La justice procédurale est une valeur centrale de l’action publique, notamment en matière de décision algorithmique. La justice procédurale réfère à la perception de justesse qu’ont les individus du processus de prise de décision et ce, indépendamment de leur perception de la décision émanant du processus. Ainsi, un individu peut être en désaccord avec le résultat, mais si ce résultat provient d’un processus juste, il ne s’y opposera pas systématiquement. Cette perception de justesse est influencée par de nombreux facteurs tels que la précision, la constance, l’éthique, la minimisation des biais, la représentativité ainsi que le caractère correctible des décisions prises. La justice procédurale est importante pour les organisations publiques puisqu’elle a un impact sur la satisfaction, l’engagement, la confiance et la performance des agents publics.

Résultats
  • La perception de l’algorithme dans la prise de décision varie en fonction du degré de complexité de la situation.
    • Lorsque la complexité est faible (p.ex., la fixation d’un per diem pour un employé), les algorithmes sont préférés aux gestionnaires. En effet, ces derniers sont perçus comme étant subjectifs et biaisés alors que les algorithmes sont perçus comme étant objectifs.
    • Lorsque la complexité est grande, les algorithmes sont acceptés comme un outil d’aide à la décision.
    • Dans les situations complexes (p. ex., l’évaluation du rendement d’un employé), les gestionnaires seuls, ou en collaboration avec les algorithmes (formule hybride), sont préférés aux algorithmes seuls. Dans de tels contextes, les gestionnaires peuvent utiliser leur intelligence émotionnelle dans leur prise de décision, ce que les algorithmes ne sont pas en mesure de faire.
  • La présence d’un gestionnaire pour confirmer la décision d’un algorithme est perçue positivement et ce, même dans les cas peu complexes.
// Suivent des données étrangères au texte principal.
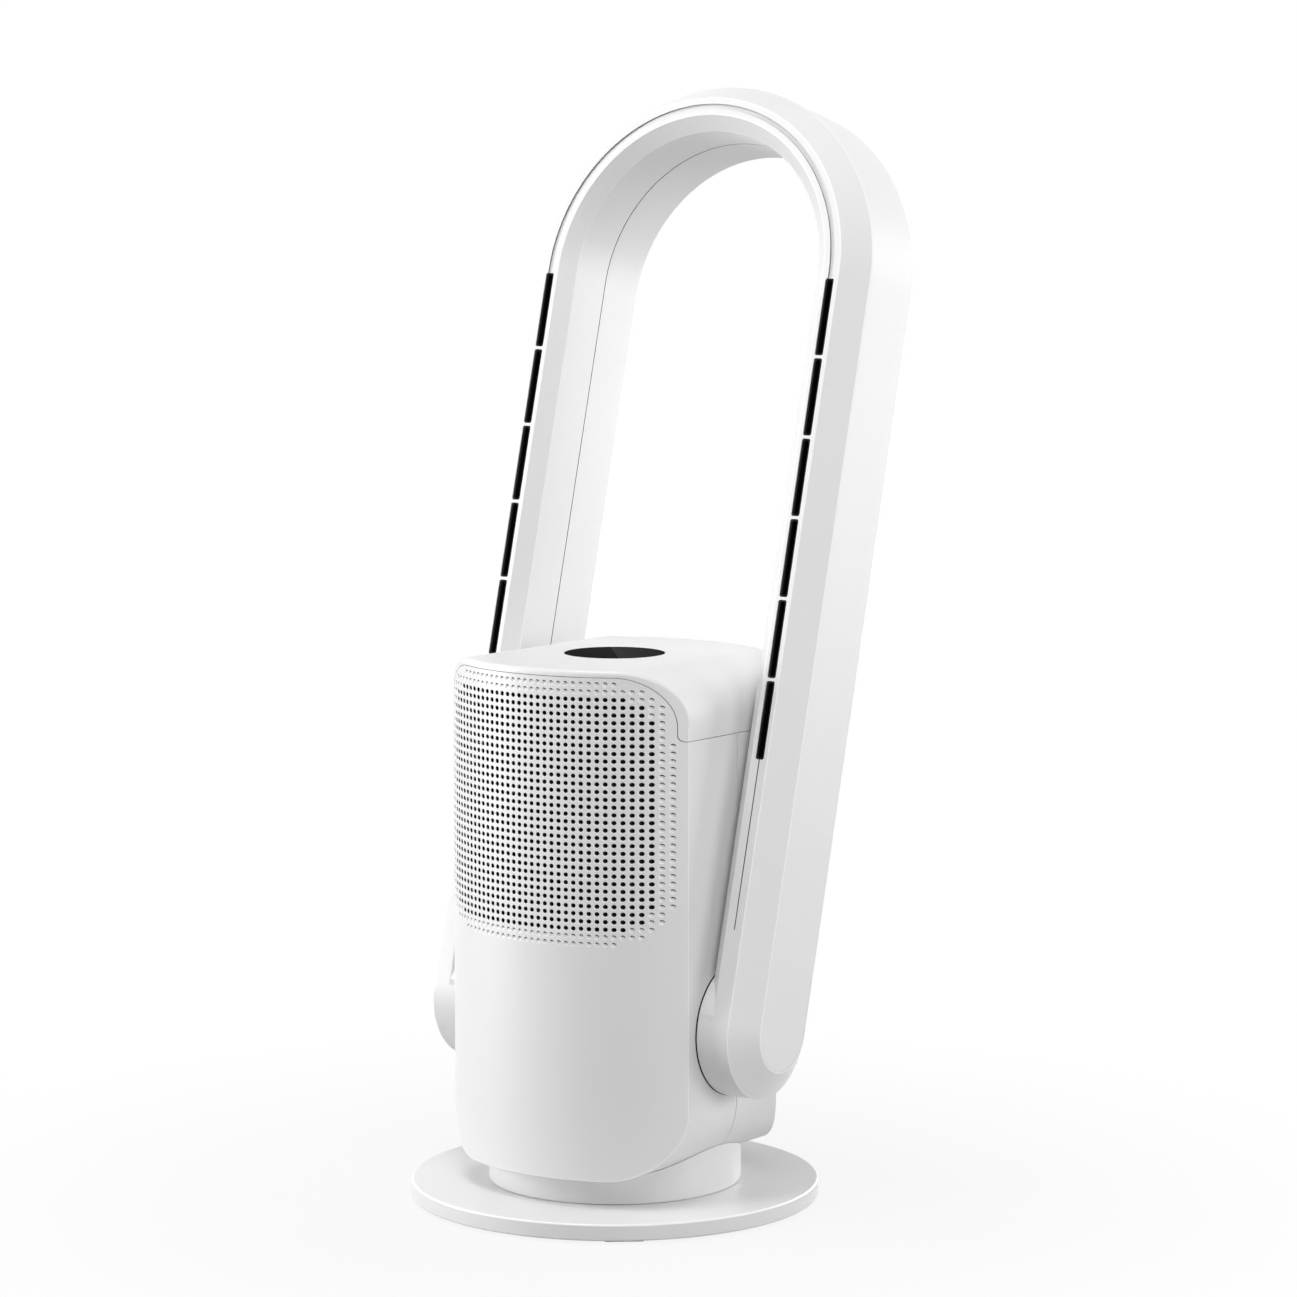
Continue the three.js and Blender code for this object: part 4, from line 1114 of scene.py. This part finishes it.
LOOKS = {
    "white_plastic": white_plastic(),
    "black_gloss": black_gloss(),
    "black_plastic": black_plastic(),
    "grey_plastic": grey_plastic(),
    "acetal": acetal(),
    "board": board(),
    "steel": steel(),
    "rubber": rubber(),
    "filter_paper": filter_paper(),
}
# Looks for painted shade and painted highlights
SHADE_SHEET_LOOK = black_shade_sheet()
PAINTED_HIGHLIGHT_LOOK = white_painted_highlight()
PAINTED_SHADE_LOOK = painted_seam_shade()


def dress(obj, body, slot, nodes=(), look=None):
    """Gives a piece its look, the body it rides on and the nodes it stands for."""
    own = look or LOOKS[slot]
    # Looks by mark: the piece's own, a painted highlight on white plastic's rounded edges, painted
    # black shade, painted grey shade.
    looks = (own, PAINTED_HIGHLIGHT_LOOK if slot == "white_plastic" else own, LOOKS["black_plastic"], PAINTED_SHADE_LOOK)
    marks = {face.material_index for face in obj.data.polygons}
    for index in range(len(obj.data.materials)):
        obj.data.materials[index] = looks[index]
    while len(obj.data.materials) > max(marks) + 1:
        obj.data.materials.pop()
    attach(obj, body)
    if nodes:
        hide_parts(*nodes)


NODE_SLOTS = {
    "base_shell": "white_plastic",
    "weight_plate": "steel",
    "power_inlet": "black_plastic",
    "race_ring": "acetal",
    "retaining_ring": "steel",
    "gear_ring": "acetal",
    "turntable": "grey_plastic",
    "oscillation_motor": "steel",
    "pinion": "acetal",
    "display_board": "board",
    "blower_drum": "grey_plastic",
    "blower_motor": "steel",
    "impeller": "black_plastic",
    "main_board": "board",
    "pivot_socket_left": "grey_plastic",
    "pivot_socket_right": "grey_plastic",
    "pivot_seal_left": "rubber",
    "pivot_seal_right": "rubber",
    "filter_media": "filter_paper",
    "filter_end_lower": "black_plastic",
    "filter_end_upper": "black_plastic",
    "pivot_tube_left": "grey_plastic",
    "pivot_tube_right": "grey_plastic",
}


def dress_nodes():
    for name, slot in NODE_SLOTS.items():
        mesh = frame["nodes"][name].data
        mesh.materials.clear()
        mesh.materials.append(LOOKS[slot])


def build_pieces():
    dress(front_panel(), "body", "white_plastic", ["front_shell"])
    dress(grille_shade_sheet(), "body", "black_plastic", look=SHADE_SHEET_LOOK)
    dress(top_cover(), "body", "white_plastic", ["top_cap"])
    dress(display(), "body", "black_gloss", ["display_lens"], display_glass())
    dress(rear_panel(), "cover", "white_plastic", ["rear_cover"])
    dress(collar(), "body", "white_plastic", ["pedestal_collar"])
    dress(base_cover(), "stand", "white_plastic", ["base_shell"])
    for index in range(1, FOOT_COUNT + 1):
        dress(rubber_foot(index), "stand", "rubber", [f"foot_{index}"])
    dress(loop_front(), "loop", "white_plastic", ["loop_front_shell"])
    dress(loop_rear(), "loop", "white_plastic", ["loop_rear_shell"])
    for name, side in (("left", -1), ("right", 1)):
        for index in range(OUTLET_COUNT):
            piece = nozzle(f"outlet_{name}_{index + 1}", side, index)
            dress(piece, "loop", "black_gloss", [f"nozzle_{name}_{index + 1}"])


# Stage
FLOOR_REACH = 6
FLOOR_DEPTH = 20 * MM
FLOOR_TONE = 0.5
# Near the part the floor's white share drops, letting its real shadow show and painting a faint
# darker pool as shadow
SHADOW_SHARE = 0.88
SHADOW_REACH = (0.15, 0.6)
AMBIENT = 0.1


def white_rays(tree):
    """One for the rays that see the background, which stay plain white, and else zero."""
    nodes, links = tree.nodes, tree.links
    path = nodes.new("ShaderNodeLightPath")
    total = path.outputs["Is Camera Ray"]
    for ray in ("Is Glossy Ray", "Is Transmission Ray"):
        more = nodes.new("ShaderNodeMath")
        more.operation = "MAXIMUM"
        links.new(total, more.inputs[0])
        links.new(path.outputs[ray], more.inputs[1])
        total = more.outputs[0]
    return total


def white_share(tree):
    """The floor's share of plain white: a little less near the part, where its real shadow lies,
    which also paints a faint darker pool round the part as shadow.
    """
    nodes, links = tree.nodes, tree.links
    place = nodes.new("ShaderNodeNewGeometry")
    distance = nodes.new("ShaderNodeVectorMath")
    distance.operation = "LENGTH"
    links.new(place.outputs["Position"], distance.inputs[0])
    fade = nodes.new("ShaderNodeMapRange")
    fade.interpolation_type = "SMOOTHSTEP"
    fade.inputs["From Min"].default_value, fade.inputs["From Max"].default_value = SHADOW_REACH
    fade.inputs["To Min"].default_value = SHADOW_SHARE
    fade.inputs["To Max"].default_value = 1
    links.new(distance.outputs["Value"], fade.inputs["Value"])
    share = nodes.new("ShaderNodeMath")
    share.operation = "MULTIPLY"
    links.new(white_rays(tree), share.inputs[0])
    links.new(fade.outputs["Result"], share.inputs[1])
    return share.outputs[0]


def floor():
    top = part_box("foot_1")[0].z
    corners = rectangle(0, 0, FLOOR_REACH, FLOOR_REACH)
    plane = prism("floor", corners, "Z", top - FLOOR_DEPTH, top)
    look = bpy.data.materials.new("floor")
    look.use_nodes = True
    tree = look.node_tree
    shader = tree.nodes["Principled BSDF"]
    shader.inputs["Base Color"].default_value = (*grey(FLOOR_TONE), 1)
    shader.inputs["Roughness"].default_value = 0.9
    shader.inputs["Specular IOR Level"].default_value = 0.1
    white = tree.nodes.new("ShaderNodeEmission")
    white.inputs["Color"].default_value = (1, 1, 1, 1)
    mix = tree.nodes.new("ShaderNodeMixShader")
    tree.links.new(white_share(tree), mix.inputs[0])
    tree.links.new(shader.outputs[0], mix.inputs[1])
    tree.links.new(white.outputs[0], mix.inputs[2])
    tree.links.new(mix.outputs[0], tree.nodes["Material Output"].inputs["Surface"])
    plane.data.materials.clear()
    plane.data.materials.append(look)


def world():
    scene = bpy.context.scene
    scene.world = bpy.data.worlds.new("studio")
    scene.world.use_nodes = True
    tree = scene.world.node_tree
    dim = tree.nodes["Background"]
    dim.inputs["Color"].default_value = (1, 1, 1, 1)
    dim.inputs["Strength"].default_value = AMBIENT
    white = tree.nodes.new("ShaderNodeBackground")
    white.inputs["Color"].default_value = (1, 1, 1, 1)
    mix = tree.nodes.new("ShaderNodeMixShader")
    tree.links.new(white_rays(tree), mix.inputs[0])
    tree.links.new(dim.outputs[0], mix.inputs[1])
    tree.links.new(white.outputs[0], mix.inputs[2])
    tree.links.new(mix.outputs[0], tree.nodes["World Output"].inputs["Surface"])


AIM = Vector((0, 0, 0.36))
LAMP_DISTANCE = 2.4
LAMP_SIZE = 1.1
# Name, azimuth and elevation in degrees, and watts
SOFTBOXES = [
    ("left", -60, 6, 47),
    ("right", 60, 6, 5),
    ("right_high", 45, 42, 16),
    ("side", 105, 0, 17),
    ("rear_right", 150, 6, 17),
    ("rear", 180, 6, 20),
    ("front_high", 0, 68, 29),
    ("top", 0, 88, 8),
]


def softbox(name, azimuth, elevation, energy):
    """A soft lamp on a sphere about the part: azimuth 0 is in front, 90 at its right."""
    data = bpy.data.lights.new(name, "AREA")
    data.shape = "RECTANGLE"
    data.size = data.size_y = LAMP_SIZE
    data.energy = energy
    lamp = bpy.data.objects.new(name, data)
    a, e = math.radians(azimuth), math.radians(elevation)
    direction = Vector((math.sin(a) * math.cos(e), -math.cos(a) * math.cos(e), math.sin(e)))
    lamp.location = AIM + direction * LAMP_DISTANCE
    lamp.rotation_euler = direction.to_track_quat("Z", "Y").to_euler()
    bpy.context.scene.collection.objects.link(lamp)


# The photograph's camera: its place, and its turns in degrees
CAMERA_PLACE = (1.67284, -2.26729, 0.69239)
CAMERA_DOWN = 6.544
CAMERA_ROUND = 35.96
LENS = 118.06
SENSOR = 36
CAMERA_REACH = 50


def camera():
    """The photograph's view: 36 degrees round to the right and a little from above."""
    data = bpy.data.cameras.new("camera")
    data.lens = LENS
    data.sensor_width = SENSOR
    data.clip_end = CAMERA_REACH
    view = bpy.data.objects.new("camera", data)
    view.location = CAMERA_PLACE
    view.rotation_euler = (math.radians(90 - CAMERA_DOWN), 0, math.radians(CAMERA_ROUND))
    bpy.context.scene.collection.objects.link(view)
    bpy.context.scene.camera = view


def stage():
    floor()
    world()
    for name, azimuth, elevation, energy in SOFTBOXES:
        softbox(name, azimuth, elevation, energy)
    camera()


build_pieces()
dress_nodes()
stage()
bpy.context.scene.view_settings.view_transform = "Standard"
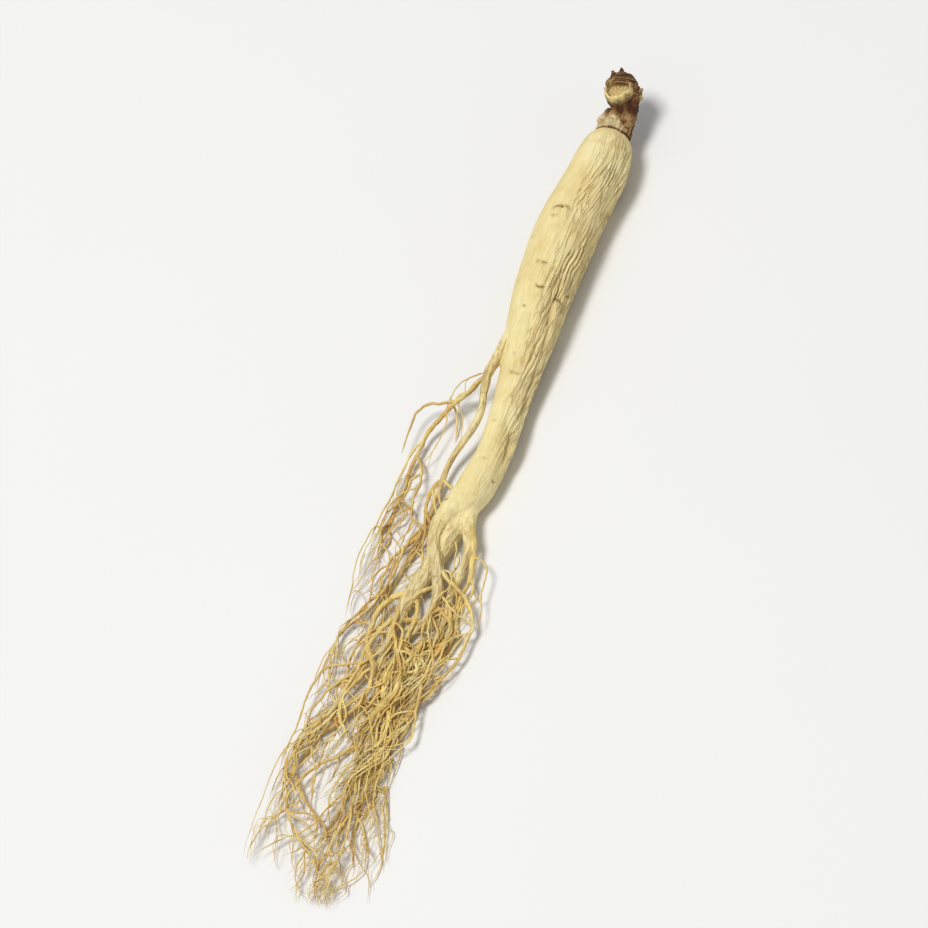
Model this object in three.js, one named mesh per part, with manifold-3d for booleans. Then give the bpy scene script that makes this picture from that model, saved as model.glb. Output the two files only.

  • Lorsque les variables à analyser sont difficilement quantifiable (p. ex., les habiletés sociales comme la compassion ou la créativité), les algorithmes atteignent leurs limites.
Messages clés pour la politique et la pratique
  • La perception de justice procédurale des fonctionnaires est davantage affectée lorsque les algorithmes remplacent le gestionnaire. Cependant la direction de ce changement dépend du degré de complexité de la situation.
  • La délégation à la prise de décision algorithmique est recommandée pour les situations faiblement complexes et non pas pour les situations hautement complexes.
  • L’hybridation de la prise de décision entre les gestionnaires et les algorithmes augmente la perception de justice procédurale pour les situations simples, sans affecter négativement cette perception pour les situations complexes.
  • Pour contrer la résistance envers les algorithmes, il est recommandé de faire preuve d’une grande transparence et de fixer des attentes précises sur les algorithmes. Il faut toutefois s’assurer que ce ne soit pas qu’une apparence de transparence; il faut informer sur le fonctionnement de l’algorithme.
Méthode et limites de la recherche
  • Cette publication est basée sur deux études empiriques expérimentales.
  • La première expérience a mobilisé un groupe de 109 fonctionnaires néerlandais qui ont reçu, au hasard, deux scénarios de complexité différente mais avec la même configuration de dynamique gestionnaire-algorithmes. Les participants étaient ensuite invités à évaluer le niveau de justice procédurale de chaque scénario et d’expliquer leur choix. La deuxième étude visait à vérifier la généralisation des résultats. Un groupe de 126 fonctionnaires britanniques ont reçu une multitude de scénarios avec toutes les dynamiques gestionnaire-algorithmes possibles. Ils étaient invités à évaluer le niveau de justice procédurale de chaque option et d’en justifier leur choix.
  • Dans les deux cas, les mises en situation ont été acheminées aux participants par courriel sous forme d’un questionnaire Qualtrics. Les données ont ensuite fait l’objet d’une analyse quantitative et qualitative impliquant une analyse de discours des justifications des participants ainsi que des analyses de variance (ANOVA).
  • Cette recherche comporte deux limites. La première vient du fait que le design de l’étude traite la complexité comme elle se présente dans la pratique, c’est-à-dire qu’elle n’est pas décomposée dans sa dimension technique et normative. Il est ainsi difficile d’évaluer la présence de liens causaux entre les dimensions. La deuxième vient du fait que les fonctionnaires sélectionnés étaient tous issus du même secteur, c’est-à-dire celui des fonctionnaires de bureau et de service à la clientèle. Les résultats ne sont donc pas généralisables à d’autres secteurs comme l’éducation, la santé ou la sécurité publique.
Financement de la recherche

Il n’y a pas d’information concernant le financement dans la publication.